+++ Material
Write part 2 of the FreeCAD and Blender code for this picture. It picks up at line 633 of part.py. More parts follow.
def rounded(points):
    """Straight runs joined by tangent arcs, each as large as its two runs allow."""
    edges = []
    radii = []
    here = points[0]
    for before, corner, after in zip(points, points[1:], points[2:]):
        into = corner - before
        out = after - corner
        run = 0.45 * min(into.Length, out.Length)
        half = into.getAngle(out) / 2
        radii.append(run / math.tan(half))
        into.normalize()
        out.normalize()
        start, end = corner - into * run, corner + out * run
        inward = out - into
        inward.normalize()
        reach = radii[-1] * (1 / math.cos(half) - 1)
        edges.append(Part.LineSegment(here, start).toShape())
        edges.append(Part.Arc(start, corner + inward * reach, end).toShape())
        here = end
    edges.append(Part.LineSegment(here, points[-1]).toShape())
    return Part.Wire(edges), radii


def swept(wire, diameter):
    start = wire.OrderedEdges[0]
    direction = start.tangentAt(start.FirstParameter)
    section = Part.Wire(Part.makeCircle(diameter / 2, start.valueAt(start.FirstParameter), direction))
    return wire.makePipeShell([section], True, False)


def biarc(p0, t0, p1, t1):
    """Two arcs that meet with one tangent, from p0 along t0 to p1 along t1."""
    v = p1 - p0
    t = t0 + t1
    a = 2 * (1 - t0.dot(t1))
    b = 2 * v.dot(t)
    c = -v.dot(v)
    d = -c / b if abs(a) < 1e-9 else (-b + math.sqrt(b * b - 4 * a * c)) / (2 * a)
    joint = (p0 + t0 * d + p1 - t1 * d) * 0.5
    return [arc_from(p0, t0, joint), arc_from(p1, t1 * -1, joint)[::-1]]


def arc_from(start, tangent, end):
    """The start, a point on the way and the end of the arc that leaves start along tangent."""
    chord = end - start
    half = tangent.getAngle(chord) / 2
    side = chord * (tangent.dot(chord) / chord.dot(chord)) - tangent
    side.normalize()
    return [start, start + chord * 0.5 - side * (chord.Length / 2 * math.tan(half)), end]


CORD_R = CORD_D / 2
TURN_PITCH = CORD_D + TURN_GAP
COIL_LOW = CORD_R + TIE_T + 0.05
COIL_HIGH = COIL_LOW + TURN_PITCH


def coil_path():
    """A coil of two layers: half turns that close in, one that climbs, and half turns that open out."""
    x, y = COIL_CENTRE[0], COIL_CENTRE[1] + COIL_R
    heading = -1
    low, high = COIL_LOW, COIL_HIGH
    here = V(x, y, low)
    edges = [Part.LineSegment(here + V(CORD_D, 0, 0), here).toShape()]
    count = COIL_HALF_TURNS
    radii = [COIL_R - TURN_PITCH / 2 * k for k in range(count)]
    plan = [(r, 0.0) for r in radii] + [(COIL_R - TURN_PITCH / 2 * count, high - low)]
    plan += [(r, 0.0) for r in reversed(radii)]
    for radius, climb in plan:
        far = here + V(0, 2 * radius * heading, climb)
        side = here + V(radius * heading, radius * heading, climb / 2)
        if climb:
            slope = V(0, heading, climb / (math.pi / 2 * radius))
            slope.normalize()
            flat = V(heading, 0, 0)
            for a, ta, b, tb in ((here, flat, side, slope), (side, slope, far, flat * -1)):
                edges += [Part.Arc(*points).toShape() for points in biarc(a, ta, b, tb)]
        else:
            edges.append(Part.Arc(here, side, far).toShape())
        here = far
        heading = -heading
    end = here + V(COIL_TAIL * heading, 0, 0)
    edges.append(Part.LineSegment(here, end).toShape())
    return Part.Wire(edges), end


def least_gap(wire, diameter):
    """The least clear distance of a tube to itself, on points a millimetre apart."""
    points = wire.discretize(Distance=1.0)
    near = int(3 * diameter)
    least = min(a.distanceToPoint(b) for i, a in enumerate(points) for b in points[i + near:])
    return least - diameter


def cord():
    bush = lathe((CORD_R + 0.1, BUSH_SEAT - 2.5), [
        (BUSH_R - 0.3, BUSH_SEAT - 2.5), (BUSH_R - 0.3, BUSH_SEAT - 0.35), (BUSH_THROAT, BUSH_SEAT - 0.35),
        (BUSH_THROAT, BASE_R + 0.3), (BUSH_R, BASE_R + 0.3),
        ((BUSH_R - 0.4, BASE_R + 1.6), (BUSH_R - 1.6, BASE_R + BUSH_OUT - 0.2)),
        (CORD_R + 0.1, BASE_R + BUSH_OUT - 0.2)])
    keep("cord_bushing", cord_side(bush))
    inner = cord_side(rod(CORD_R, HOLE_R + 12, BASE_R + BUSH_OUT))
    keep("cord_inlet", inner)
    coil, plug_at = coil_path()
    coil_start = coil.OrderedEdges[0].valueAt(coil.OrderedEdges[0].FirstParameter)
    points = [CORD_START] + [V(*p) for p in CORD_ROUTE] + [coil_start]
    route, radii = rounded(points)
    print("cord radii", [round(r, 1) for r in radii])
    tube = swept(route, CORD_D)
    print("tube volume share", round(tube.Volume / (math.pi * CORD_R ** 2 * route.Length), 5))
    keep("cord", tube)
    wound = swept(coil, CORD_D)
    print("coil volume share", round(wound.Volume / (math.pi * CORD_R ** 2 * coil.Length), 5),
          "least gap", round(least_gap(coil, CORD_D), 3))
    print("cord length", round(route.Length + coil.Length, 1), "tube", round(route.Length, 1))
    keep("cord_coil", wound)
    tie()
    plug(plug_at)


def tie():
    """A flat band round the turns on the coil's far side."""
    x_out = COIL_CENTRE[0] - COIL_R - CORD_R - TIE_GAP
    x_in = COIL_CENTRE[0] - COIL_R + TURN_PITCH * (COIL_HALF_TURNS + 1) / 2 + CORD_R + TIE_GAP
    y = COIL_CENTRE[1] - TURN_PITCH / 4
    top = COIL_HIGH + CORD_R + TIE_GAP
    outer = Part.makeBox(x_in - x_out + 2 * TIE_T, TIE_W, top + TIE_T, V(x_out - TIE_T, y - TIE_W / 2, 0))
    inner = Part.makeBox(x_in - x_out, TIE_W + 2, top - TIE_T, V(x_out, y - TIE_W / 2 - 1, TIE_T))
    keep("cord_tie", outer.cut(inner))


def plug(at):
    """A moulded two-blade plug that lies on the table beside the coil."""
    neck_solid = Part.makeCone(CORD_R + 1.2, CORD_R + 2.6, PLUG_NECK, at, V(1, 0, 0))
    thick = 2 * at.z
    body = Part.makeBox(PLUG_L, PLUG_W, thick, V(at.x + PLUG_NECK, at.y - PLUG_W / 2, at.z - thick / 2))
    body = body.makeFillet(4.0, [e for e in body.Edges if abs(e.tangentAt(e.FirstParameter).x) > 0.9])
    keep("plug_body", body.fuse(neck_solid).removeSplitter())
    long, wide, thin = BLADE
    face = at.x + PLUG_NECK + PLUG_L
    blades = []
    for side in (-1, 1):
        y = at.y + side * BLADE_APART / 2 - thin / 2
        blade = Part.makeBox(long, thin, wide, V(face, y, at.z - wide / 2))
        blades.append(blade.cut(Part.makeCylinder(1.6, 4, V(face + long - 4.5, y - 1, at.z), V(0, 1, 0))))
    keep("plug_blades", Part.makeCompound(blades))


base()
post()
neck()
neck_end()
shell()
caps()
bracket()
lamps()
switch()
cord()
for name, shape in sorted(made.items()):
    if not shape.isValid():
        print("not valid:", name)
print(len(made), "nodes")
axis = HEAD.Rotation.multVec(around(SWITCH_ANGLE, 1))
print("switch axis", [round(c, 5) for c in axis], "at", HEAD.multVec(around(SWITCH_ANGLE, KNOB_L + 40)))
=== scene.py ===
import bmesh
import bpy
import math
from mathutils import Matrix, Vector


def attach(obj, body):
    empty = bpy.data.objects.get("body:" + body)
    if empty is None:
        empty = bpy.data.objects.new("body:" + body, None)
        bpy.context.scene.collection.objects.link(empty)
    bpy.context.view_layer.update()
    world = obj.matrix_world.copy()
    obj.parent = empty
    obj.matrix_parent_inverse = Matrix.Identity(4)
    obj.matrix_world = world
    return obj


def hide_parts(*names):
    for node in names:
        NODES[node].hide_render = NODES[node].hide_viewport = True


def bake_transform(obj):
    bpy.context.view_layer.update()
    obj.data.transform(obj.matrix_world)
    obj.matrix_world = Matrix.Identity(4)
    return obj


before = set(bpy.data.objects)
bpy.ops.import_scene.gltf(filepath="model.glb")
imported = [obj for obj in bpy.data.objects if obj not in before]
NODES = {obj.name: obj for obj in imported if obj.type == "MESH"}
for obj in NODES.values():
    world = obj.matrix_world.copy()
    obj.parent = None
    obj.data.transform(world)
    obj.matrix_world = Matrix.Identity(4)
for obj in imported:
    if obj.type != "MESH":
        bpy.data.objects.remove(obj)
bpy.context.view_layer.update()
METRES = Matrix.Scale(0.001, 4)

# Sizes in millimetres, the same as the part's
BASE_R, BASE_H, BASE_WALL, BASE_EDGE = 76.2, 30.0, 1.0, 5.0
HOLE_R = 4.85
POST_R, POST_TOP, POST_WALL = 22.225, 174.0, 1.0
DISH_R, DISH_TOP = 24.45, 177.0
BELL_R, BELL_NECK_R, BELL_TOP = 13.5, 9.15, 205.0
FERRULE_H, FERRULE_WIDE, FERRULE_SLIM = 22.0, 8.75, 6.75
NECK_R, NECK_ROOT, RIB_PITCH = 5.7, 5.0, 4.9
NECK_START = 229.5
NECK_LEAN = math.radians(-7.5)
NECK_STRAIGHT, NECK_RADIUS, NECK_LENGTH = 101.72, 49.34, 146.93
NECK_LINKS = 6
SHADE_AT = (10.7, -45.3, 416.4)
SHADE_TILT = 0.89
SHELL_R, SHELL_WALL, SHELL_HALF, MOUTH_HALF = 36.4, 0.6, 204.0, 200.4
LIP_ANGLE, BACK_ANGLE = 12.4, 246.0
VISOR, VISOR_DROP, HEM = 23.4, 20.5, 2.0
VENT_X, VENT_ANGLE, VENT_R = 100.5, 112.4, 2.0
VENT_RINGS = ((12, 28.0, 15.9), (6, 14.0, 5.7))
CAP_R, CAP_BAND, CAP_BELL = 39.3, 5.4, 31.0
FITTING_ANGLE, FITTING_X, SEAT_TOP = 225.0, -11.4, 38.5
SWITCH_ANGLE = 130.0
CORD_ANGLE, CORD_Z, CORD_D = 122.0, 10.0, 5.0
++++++
Stated goal → Extract the lines from the line with "for name, shape" through the line with "METRES = Matrix.Scale(0.001, 4)". Keep both of those lines, copy everything exactly, and add nothing.

Problem solution →
for name, shape in sorted(made.items()):
    if not shape.isValid():
        print("not valid:", name)
print(len(made), "nodes")
axis = HEAD.Rotation.multVec(around(SWITCH_ANGLE, 1))
print("switch axis", [round(c, 5) for c in axis], "at", HEAD.multVec(around(SWITCH_ANGLE, KNOB_L + 40)))
=== scene.py ===
import bmesh
import bpy
import math
from mathutils import Matrix, Vector


def attach(obj, body):
    empty = bpy.data.objects.get("body:" + body)
    if empty is None:
        empty = bpy.data.objects.new("body:" + body, None)
        bpy.context.scene.collection.objects.link(empty)
    bpy.context.view_layer.update()
    world = obj.matrix_world.copy()
    obj.parent = empty
    obj.matrix_parent_inverse = Matrix.Identity(4)
    obj.matrix_world = world
    return obj


def hide_parts(*names):
    for node in names:
        NODES[node].hide_render = NODES[node].hide_viewport = True


def bake_transform(obj):
    bpy.context.view_layer.update()
    obj.data.transform(obj.matrix_world)
    obj.matrix_world = Matrix.Identity(4)
    return obj


before = set(bpy.data.objects)
bpy.ops.import_scene.gltf(filepath="model.glb")
imported = [obj for obj in bpy.data.objects if obj not in before]
NODES = {obj.name: obj for obj in imported if obj.type == "MESH"}
for obj in NODES.values():
    world = obj.matrix_world.copy()
    obj.parent = None
    obj.data.transform(world)
    obj.matrix_world = Matrix.Identity(4)
for obj in imported:
    if obj.type != "MESH":
        bpy.data.objects.remove(obj)
bpy.context.view_layer.update()
METRES = Matrix.Scale(0.001, 4)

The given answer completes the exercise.